Under the proposed Harmonized Tariff Schedule of the United States Annotated (HTSUSA), the bag is classifiable in the same manner and for the above stated reasons. The applicable General Rule of Interpretation in the HTSUSA is GRI 5. Its pertinent parts are as follows:

(a) Camera cases, musical instruments cases, gun cases, drawing instrument cases, necklace cases, and similar containers, specially shaped or fitted to contain a specific article or set of articles, suitable for long- term use and presented with the articles for which they are intended, shall be classified with such articles when of a kind normally sold therewith. The rule does not, however, apply to containers which give the whole its essential character.

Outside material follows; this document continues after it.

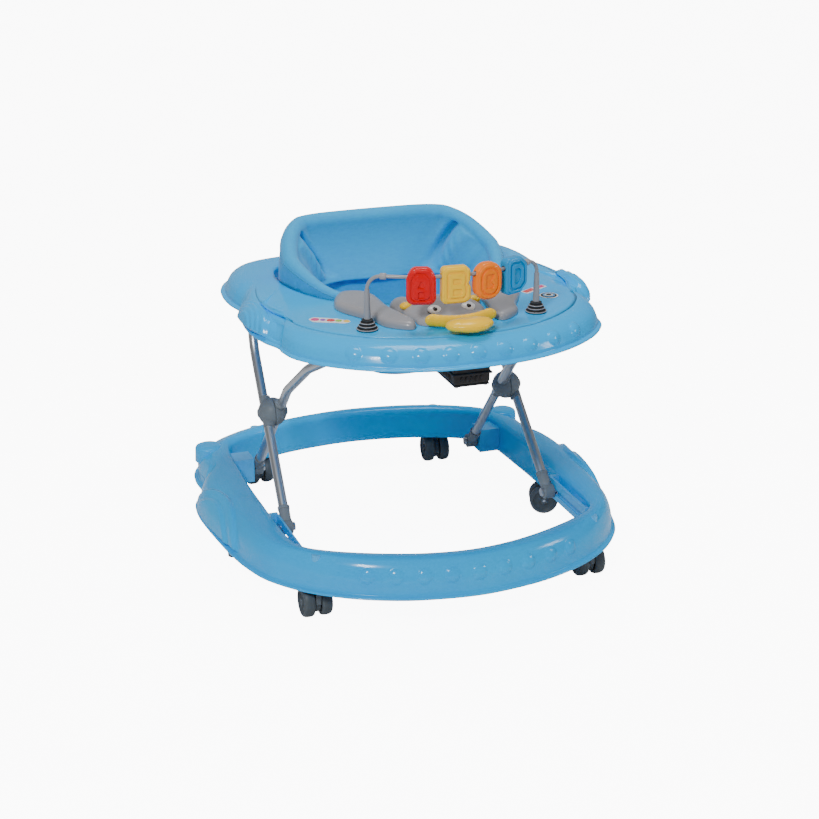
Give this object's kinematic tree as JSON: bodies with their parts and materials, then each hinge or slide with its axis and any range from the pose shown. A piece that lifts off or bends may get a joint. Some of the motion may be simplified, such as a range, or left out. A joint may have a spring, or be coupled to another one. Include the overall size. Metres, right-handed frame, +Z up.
{
  "type": "baby walker",
  "caption": "Folding baby walker: moulded ring on swivelling casters, scissor tube frame, moulded tray with padded fabric seat, toy bar with spinning letter blocks and an animal-head toy.",
  "frame": {"origin": "on the floor, under the middle of the walker's footprint", "axes": "+Y to the back of the walker (the seat's backrest side), +X to the sitter's left hand side as seen from the front, +Z up"},
  "size_m": [0.6406, 0.712, 0.5225],
  "materials": {
    "blue_plastic": "glossy moulded polypropylene",
    "wheel_plastic": "dark grey moulded nylon",
    "bright_steel": "zinc-plated steel",
    "frame_steel": "silver powder-coated steel tube",
    "hub_plastic": "mid-grey moulded nylon",
    "seat_fabric": "padded woven polyester",
    "white_plastic": "white moulded plastic",
    "toy_grey": "satin grey moulded plastic",
    "black_rubber": "black moulded rubber",
    "toy_red": "glossy red plastic",
    "toy_yellow": "glossy yellow plastic",
    "toy_orange": "glossy orange plastic",
    "toy_blue": "glossy blue plastic",
    "black_plastic": "black moulded plastic",
    "battery_jacket": "printed battery jacket",
    "circuit_green": "solder-masked board"
  },
  "bodies": {
    "base": {"base_shell": "blue_plastic", "caster_sockets": "blue_plastic", "slide_rails": "blue_plastic", "rear_brackets": "blue_plastic", "rear_pivot_pins": "bright_steel"},
    "front_left_caster": {"front_left_housing": "wheel_plastic"},
    "front_left_wheelset": {"front_left_axle": "bright_steel", "front_left_wheels": "wheel_plastic"},
    "front_right_caster": {"front_right_housing": "wheel_plastic"},
    "front_right_wheelset": {"front_right_axle": "bright_steel", "front_right_wheels": "wheel_plastic"},
    "side_left_caster": {"side_left_housing": "wheel_plastic"},
    "side_left_wheelset": {"side_left_axle": "bright_steel", "side_left_wheels": "wheel_plastic"},
    "side_right_caster": {"side_right_housing": "wheel_plastic"},
    "side_right_wheelset": {"side_right_axle": "bright_steel", "side_right_wheels": "wheel_plastic"},
    "rear_left_caster": {"rear_left_housing": "wheel_plastic"},
    "rear_left_wheelset": {"rear_left_axle": "bright_steel", "rear_left_wheels": "wheel_plastic"},
    "rear_right_caster": {"rear_right_housing": "wheel_plastic"},
    "rear_right_wheelset": {"rear_right_axle": "bright_steel", "rear_right_wheels": "wheel_plastic"},
    "inner_frame": {"inner_frame_tube": "frame_steel", "inner_hub_halves": "hub_plastic", "inner_foot_caps": "hub_plastic"},
    "outer_frame": {"outer_tube_left": "frame_steel", "outer_tube_right": "frame_steel", "outer_hub_halves": "hub_plastic", "outer_foot_caps": "hub_plastic", "hub_rivets": "bright_steel", "slide_bolts": "bright_steel"},
    "tray": {"tray_shell": "blue_plastic", "tray_hangers": "blue_plastic", "hanger_pins": "bright_steel", "bar_saddles": "blue_plastic", "seat_back": "seat_fabric", "seat_sling": "seat_fabric", "seat_hooks": "white_plastic", "toy_bar": "toy_grey", "bar_boots": "black_rubber", "bar_collars": "toy_grey", "toy_head": "toy_grey", "toy_wing_left": "toy_grey", "toy_wing_right": "toy_grey", "toy_eyes": "white_plastic", "beak_base": "toy_yellow", "music_case": "black_plastic", "battery_door": "black_plastic", "batteries": "battery_jacket", "speaker": "black_plastic", "circuit_board": "circuit_green", "case_screws": "bright_steel"},
    "letter_a_block": {"letter_a": "toy_red"},
    "letter_b_block": {"letter_b": "toy_yellow"},
    "letter_c_block": {"letter_c": "toy_orange"},
    "letter_d_block": {"letter_d": "toy_blue"},
    "beak_pad": {"beak_button": "toy_yellow"}
  },
  "joints": [
    {"name": "front_left_swivel", "type": "hinge", "parent": "base", "child": "front_left_caster", "pos_m": [-0.219, -0.252, 0.07], "axis": [0, 0, 1], "continuous": true},
    {"name": "front_left_spin", "type": "hinge", "parent": "front_left_caster", "child": "front_left_wheelset", "pos_m": [-0.219, -0.24, 0.0235], "axis": [-1, 0, 0], "continuous": true},
    {"name": "front_right_swivel", "type": "hinge", "parent": "base", "child": "front_right_caster", "pos_m": [0.219, -0.252, 0.07], "axis": [0, 0, 1], "continuous": true},
    {"name": "front_right_spin", "type": "hinge", "parent": "front_right_caster", "child": "front_right_wheelset", "pos_m": [0.219, -0.24, 0.0235], "axis": [-1, 0, 0], "continuous": true},
    {"name": "side_left_swivel", "type": "hinge", "parent": "base", "child": "side_left_caster", "pos_m": [-0.265, 0.012, 0.07], "axis": [0, 0, 1], "continuous": true},
    {"name": "side_left_spin", "type": "hinge", "parent": "side_left_caster", "child": "side_left_wheelset", "pos_m": [-0.26749, 0.00026, 0.0235], "axis": [0.9781, -0.2079, 0], "continuous": true},
    {"name": "side_right_swivel", "type": "hinge", "parent": "base", "child": "side_right_caster", "pos_m": [0.265, 0.012, 0.07], "axis": [0, 0, 1], "continuous": true},
    {"name": "side_right_spin", "type": "hinge", "parent": "side_right_caster", "child": "side_right_wheelset", "pos_m": [0.25365, 0.01591, 0.0235], "axis": [-0.3256, -0.9455, 0], "continuous": true},
    {"name": "rear_left_swivel", "type": "hinge", "parent": "base", "child": "rear_left_caster", "pos_m": [-0.162, 0.301, 0.07], "axis": [0, 0, 1], "continuous": true},
    {"name": "rear_left_spin", "type": "hinge", "parent": "rear_left_caster", "child": "rear_left_wheelset", "pos_m": [-0.16075, 0.28907, 0.0235], "axis": [0.9945, 0.1045, 0], "continuous": true},
    {"name": "rear_right_swivel", "type": "hinge", "parent": "base", "child": "rear_right_caster", "pos_m": [0.162, 0.301, 0.07], "axis": [0, 0, 1], "continuous": true},
    {"name": "rear_right_spin", "type": "hinge", "parent": "rear_right_caster", "child": "rear_right_wheelset", "pos_m": [0.16116, 0.28903, 0.0235], "axis": [0.9976, -0.0698, 0], "continuous": true},
    {"name": "fold", "type": "hinge", "parent": "base", "child": "inner_frame", "pos_m": [0, 0.186, 0.07], "axis": [1, 0, 0], "range_deg": [0, 31]},
    {"name": "frame_cross", "type": "hinge", "parent": "inner_frame", "child": "outer_frame", "pos_m": [0, 0.051, 0.216], "axis": [1, 0, 0], "range_deg": [-62, 0]},
    {"name": "tray_level", "type": "hinge", "parent": "outer_frame", "child": "tray", "pos_m": [0, 0.146, 0.383], "axis": [1, 0, 0], "range_deg": [0, 31]},
    {"name": "letter_a_spin", "type": "hinge", "parent": "tray", "child": "letter_a_block", "pos_m": [-0.06028, -0.2571, 0.508], "axis": [0.9558, -0.294, 0], "continuous": true},
    {"name": "letter_b_spin", "type": "hinge", "parent": "tray", "child": "letter_b_block", "pos_m": [-0.0118, -0.26582, 0.508], "axis": [0.9983, -0.0576, 0], "continuous": true},
    {"name": "letter_c_spin", "type": "hinge", "parent": "tray", "child": "letter_c_block", "pos_m": [0.03736, -0.26273, 0.508], "axis": [0.9833, 0.1822, 0], "continuous": true},
    {"name": "letter_d_spin", "type": "hinge", "parent": "tray", "child": "letter_d_block", "pos_m": [0.08436, -0.248, 0.508], "axis": [0.9114, 0.4115, 0], "continuous": true},
    {"name": "beak_press", "type": "slide", "parent": "tray", "child": "beak_pad", "axis": [0, 0, -1], "range_m": [0, 0.003], "stiffness_N_per_m": 300, "springref_m": -0.001}
  ],
  "couplings": [
    {"joint": "frame_cross", "follows": "fold", "ratio": -2},
    {"joint": "tray_level", "follows": "fold", "ratio": 1}
  ]
}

The bag is designed specifically for the nightwear it contains and has a durability comparable to it since the bag is made of the same material. It is presented with the nightwear, and for the reasons stated above, is of a kind normally sold with its contents. Lastly, it does not affect the essential character of the nightwear it contains. See Explanatory Notes, Harmonized System, General Rules of Interpretation, page 6.


The garment and bag are classifiable under item 384.8634, TSUSA, textile category 651, other women's, girls', or infants' wearing apparel, not ornamented, of man-made fibers, knit, pajamas and other nightwear. The rate of duty is 17 percent ad valorem.

Under the proposed HTSUSA, the garment and bag are classifiable under subheading 6108.32.0010, textile category 651, a provision including women's nightdresses and pajamas of man- made fibers, knitted or crocheted. The rate of duty is 17 percent ad valorem.

The classifications given above under the proposed HTSUSA represent the present position of the Customs Service. If there are changes before enactment, this advice may not continue to be applicable.